→ DATA SEGMENT
----------------------------------------

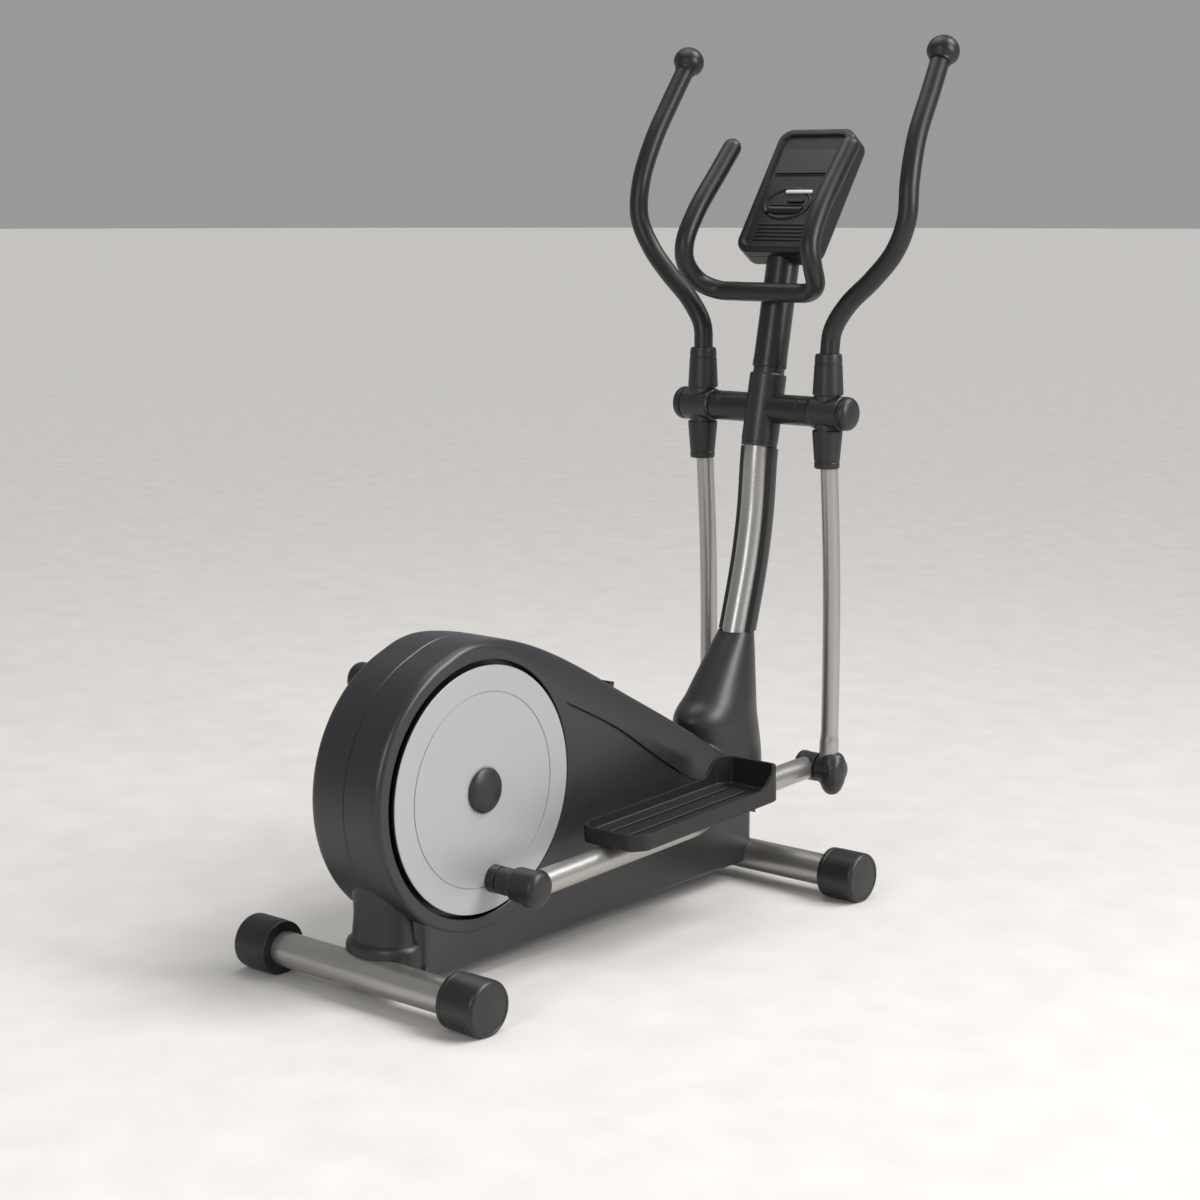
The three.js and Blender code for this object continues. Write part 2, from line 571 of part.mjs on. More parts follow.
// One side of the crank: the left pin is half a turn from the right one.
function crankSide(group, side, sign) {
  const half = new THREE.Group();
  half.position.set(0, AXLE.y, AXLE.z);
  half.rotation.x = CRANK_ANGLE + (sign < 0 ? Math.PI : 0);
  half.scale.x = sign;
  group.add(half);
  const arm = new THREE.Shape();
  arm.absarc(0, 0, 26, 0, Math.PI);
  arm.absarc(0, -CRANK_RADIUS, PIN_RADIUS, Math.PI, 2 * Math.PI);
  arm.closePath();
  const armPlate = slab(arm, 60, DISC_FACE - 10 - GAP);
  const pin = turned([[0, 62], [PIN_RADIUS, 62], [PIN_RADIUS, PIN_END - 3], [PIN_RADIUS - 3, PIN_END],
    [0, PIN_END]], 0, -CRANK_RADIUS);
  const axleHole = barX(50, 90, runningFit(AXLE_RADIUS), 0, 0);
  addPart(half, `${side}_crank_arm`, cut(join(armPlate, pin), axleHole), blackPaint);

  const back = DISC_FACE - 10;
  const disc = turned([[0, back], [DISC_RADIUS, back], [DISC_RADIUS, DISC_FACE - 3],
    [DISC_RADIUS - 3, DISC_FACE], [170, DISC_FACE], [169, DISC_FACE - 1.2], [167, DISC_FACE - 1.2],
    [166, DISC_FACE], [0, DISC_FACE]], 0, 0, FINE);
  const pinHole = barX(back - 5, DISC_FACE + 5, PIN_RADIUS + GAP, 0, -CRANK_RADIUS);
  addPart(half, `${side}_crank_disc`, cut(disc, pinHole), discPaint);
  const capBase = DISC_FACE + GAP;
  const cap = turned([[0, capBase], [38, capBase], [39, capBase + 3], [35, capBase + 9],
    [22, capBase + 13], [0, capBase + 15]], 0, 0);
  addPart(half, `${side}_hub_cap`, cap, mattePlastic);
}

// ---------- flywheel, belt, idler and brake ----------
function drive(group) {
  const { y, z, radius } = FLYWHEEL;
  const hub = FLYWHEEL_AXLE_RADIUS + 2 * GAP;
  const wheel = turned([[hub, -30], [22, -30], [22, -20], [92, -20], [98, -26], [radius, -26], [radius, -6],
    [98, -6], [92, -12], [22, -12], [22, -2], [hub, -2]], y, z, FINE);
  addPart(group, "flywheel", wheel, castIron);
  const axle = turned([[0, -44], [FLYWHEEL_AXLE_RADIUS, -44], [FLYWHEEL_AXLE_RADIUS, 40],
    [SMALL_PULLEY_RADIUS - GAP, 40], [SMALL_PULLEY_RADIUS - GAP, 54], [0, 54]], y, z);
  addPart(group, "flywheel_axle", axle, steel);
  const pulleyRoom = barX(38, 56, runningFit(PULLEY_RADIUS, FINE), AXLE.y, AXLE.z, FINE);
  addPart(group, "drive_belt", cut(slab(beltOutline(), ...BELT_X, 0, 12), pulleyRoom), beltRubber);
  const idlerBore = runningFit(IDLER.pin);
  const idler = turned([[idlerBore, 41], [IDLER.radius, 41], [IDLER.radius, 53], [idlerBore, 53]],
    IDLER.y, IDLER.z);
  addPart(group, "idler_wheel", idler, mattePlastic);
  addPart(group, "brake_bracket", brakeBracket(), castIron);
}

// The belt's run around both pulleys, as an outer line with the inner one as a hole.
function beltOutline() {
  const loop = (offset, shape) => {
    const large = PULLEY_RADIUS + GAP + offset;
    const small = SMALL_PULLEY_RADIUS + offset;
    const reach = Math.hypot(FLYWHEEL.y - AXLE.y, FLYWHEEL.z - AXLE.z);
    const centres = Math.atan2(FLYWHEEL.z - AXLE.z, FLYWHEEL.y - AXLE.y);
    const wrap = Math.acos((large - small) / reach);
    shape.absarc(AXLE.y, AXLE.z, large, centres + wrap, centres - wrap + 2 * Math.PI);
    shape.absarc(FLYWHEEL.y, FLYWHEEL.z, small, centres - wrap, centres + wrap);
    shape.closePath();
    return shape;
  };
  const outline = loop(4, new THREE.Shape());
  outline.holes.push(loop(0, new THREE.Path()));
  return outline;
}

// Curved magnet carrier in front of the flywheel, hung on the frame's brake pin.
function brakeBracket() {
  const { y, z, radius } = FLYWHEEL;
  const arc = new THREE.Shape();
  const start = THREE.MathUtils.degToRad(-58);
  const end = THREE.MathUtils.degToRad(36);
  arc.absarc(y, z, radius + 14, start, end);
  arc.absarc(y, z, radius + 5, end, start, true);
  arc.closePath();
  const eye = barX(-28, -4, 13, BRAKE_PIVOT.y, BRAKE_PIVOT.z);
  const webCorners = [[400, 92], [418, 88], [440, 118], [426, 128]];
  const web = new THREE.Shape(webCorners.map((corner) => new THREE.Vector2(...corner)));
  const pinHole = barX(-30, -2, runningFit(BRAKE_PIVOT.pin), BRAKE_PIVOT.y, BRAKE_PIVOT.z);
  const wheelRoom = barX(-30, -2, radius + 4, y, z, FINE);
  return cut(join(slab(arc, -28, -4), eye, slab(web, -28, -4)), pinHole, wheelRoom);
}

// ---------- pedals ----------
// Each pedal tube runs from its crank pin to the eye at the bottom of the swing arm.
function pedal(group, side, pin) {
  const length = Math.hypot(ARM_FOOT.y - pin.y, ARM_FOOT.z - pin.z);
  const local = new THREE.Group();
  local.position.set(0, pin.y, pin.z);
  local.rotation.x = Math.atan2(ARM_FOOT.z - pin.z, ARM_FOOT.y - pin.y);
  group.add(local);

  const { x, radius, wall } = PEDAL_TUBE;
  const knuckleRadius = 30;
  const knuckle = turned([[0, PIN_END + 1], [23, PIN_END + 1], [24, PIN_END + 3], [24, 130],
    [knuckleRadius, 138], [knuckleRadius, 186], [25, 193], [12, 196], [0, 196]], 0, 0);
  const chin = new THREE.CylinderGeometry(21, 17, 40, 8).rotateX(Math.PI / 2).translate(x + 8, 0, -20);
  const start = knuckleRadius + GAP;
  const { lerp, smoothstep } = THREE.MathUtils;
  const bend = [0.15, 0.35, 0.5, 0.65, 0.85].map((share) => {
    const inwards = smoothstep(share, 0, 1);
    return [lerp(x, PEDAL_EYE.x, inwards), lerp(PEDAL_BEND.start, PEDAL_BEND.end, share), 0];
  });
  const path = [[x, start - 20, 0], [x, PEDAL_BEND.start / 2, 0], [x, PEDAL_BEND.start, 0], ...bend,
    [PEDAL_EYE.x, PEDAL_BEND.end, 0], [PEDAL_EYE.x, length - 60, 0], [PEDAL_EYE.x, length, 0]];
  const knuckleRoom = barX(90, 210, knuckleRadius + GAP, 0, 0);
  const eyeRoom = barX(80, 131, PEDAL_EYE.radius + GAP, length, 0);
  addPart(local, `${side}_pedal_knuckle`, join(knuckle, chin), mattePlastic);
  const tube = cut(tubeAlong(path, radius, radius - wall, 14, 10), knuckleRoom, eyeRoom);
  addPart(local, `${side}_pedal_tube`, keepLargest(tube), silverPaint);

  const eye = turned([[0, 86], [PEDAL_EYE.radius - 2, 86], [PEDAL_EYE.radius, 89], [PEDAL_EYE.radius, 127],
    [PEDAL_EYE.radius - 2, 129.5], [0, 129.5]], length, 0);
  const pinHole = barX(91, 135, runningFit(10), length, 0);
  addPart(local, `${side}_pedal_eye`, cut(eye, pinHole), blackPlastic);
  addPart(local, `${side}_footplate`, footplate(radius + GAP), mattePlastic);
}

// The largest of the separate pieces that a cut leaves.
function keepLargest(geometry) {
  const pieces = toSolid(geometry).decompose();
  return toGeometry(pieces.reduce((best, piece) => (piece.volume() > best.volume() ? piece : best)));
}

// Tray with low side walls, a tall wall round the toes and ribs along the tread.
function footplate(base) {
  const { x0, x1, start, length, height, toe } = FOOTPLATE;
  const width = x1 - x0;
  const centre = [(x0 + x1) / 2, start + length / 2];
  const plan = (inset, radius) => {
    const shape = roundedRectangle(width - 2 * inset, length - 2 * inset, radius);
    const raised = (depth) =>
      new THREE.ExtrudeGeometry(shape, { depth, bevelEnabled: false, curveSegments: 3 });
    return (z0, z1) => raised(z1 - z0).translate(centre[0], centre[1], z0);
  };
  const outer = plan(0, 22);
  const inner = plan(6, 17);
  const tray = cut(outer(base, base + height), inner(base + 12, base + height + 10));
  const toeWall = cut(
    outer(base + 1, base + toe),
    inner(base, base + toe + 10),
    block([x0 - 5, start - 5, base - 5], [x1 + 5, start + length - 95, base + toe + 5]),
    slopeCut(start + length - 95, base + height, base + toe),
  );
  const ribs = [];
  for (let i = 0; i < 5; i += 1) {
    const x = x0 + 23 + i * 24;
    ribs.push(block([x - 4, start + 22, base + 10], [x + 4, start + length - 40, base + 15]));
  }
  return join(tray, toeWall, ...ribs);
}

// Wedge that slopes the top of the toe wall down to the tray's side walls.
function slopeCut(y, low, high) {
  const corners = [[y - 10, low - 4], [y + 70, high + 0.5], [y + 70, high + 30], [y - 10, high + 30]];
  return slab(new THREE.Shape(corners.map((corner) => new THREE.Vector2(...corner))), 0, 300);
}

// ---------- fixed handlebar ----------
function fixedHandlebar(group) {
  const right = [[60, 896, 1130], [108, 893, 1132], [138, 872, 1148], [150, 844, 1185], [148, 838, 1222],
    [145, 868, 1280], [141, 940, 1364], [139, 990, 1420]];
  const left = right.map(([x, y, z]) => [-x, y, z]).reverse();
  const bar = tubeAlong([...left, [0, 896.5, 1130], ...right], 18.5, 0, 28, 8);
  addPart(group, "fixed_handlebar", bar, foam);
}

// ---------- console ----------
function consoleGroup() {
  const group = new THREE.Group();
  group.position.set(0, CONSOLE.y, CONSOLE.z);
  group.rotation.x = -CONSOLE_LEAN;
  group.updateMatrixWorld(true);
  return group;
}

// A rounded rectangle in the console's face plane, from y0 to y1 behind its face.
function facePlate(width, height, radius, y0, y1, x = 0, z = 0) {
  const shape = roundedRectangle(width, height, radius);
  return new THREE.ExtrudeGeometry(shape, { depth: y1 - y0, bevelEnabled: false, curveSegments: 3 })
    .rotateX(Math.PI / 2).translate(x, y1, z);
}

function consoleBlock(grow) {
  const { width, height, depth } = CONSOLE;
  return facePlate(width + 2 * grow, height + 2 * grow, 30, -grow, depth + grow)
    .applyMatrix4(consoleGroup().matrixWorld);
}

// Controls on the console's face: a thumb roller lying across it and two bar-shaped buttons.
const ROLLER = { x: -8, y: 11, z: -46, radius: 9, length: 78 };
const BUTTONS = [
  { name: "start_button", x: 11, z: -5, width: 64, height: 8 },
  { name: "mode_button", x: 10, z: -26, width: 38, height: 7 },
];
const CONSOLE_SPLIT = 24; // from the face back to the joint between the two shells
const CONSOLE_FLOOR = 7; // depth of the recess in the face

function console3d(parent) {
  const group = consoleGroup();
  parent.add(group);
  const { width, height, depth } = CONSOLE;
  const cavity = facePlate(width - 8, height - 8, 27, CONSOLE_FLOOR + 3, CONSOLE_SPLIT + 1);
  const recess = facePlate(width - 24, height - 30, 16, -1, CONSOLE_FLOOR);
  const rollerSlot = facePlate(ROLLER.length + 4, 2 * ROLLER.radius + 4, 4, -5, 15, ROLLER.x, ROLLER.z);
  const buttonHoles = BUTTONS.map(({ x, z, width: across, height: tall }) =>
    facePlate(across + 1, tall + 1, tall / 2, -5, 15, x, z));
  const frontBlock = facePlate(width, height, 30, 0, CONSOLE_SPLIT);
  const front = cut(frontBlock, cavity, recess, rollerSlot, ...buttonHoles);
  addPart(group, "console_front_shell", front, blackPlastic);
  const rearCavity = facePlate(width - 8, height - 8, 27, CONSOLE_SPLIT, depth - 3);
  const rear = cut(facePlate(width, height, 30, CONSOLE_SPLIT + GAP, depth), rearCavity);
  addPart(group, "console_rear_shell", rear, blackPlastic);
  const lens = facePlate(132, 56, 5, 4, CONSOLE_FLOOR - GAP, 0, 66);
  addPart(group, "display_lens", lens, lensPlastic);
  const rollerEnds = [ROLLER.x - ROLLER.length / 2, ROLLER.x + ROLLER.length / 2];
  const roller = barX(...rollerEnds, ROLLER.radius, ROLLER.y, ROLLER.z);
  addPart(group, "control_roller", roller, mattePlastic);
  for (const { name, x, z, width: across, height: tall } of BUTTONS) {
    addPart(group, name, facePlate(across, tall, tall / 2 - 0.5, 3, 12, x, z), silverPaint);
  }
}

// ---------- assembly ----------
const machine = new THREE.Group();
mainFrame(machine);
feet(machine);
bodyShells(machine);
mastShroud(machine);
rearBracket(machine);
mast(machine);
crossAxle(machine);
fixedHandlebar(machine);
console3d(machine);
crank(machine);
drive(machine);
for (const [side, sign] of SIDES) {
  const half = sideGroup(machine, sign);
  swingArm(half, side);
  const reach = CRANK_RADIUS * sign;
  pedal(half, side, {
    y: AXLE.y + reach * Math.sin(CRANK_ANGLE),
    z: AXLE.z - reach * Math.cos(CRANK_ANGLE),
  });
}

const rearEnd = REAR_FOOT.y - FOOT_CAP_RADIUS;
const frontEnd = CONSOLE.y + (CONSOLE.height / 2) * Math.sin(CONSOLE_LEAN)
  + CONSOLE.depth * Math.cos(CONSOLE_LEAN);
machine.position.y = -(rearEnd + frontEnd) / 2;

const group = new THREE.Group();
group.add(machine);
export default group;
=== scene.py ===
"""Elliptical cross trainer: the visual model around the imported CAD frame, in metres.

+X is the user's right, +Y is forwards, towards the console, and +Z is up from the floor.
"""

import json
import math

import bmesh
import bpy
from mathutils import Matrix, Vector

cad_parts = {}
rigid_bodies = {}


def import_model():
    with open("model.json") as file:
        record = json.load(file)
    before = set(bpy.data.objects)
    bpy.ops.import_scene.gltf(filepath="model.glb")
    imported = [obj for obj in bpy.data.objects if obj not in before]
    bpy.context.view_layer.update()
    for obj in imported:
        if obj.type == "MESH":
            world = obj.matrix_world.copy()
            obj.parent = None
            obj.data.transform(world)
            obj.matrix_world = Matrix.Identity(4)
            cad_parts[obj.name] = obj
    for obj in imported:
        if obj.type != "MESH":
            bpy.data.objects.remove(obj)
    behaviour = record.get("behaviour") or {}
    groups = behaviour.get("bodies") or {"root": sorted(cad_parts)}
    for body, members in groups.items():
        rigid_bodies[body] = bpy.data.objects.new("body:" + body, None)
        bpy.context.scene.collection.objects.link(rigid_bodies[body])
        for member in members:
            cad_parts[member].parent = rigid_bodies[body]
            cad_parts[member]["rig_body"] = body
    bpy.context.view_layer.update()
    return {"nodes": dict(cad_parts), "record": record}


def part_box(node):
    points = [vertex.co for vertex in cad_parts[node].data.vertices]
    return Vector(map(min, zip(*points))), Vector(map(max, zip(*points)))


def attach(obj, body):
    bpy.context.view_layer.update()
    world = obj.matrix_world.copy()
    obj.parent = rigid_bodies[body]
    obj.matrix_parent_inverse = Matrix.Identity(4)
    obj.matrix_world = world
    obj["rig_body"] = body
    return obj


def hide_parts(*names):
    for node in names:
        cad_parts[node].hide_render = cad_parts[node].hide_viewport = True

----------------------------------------

→ TASK OBJECTIVE
Write out, exactly as they stand, the lines from the one containing "const rearEnd = REAR_FOOT.y" through the one containing "from mathutils import Matrix, Vector", both ends included.

→ SOLUTION TO THIS PROBLEM
const rearEnd = REAR_FOOT.y - FOOT_CAP_RADIUS;
const frontEnd = CONSOLE.y + (CONSOLE.height / 2) * Math.sin(CONSOLE_LEAN)
  + CONSOLE.depth * Math.cos(CONSOLE_LEAN);
machine.position.y = -(rearEnd + frontEnd) / 2;

const group = new THREE.Group();
group.add(machine);
export default group;
=== scene.py ===
"""Elliptical cross trainer: the visual model around the imported CAD frame, in metres.

+X is the user's right, +Y is forwards, towards the console, and +Z is up from the floor.
"""

import json
import math

import bmesh
import bpy
from mathutils import Matrix, Vector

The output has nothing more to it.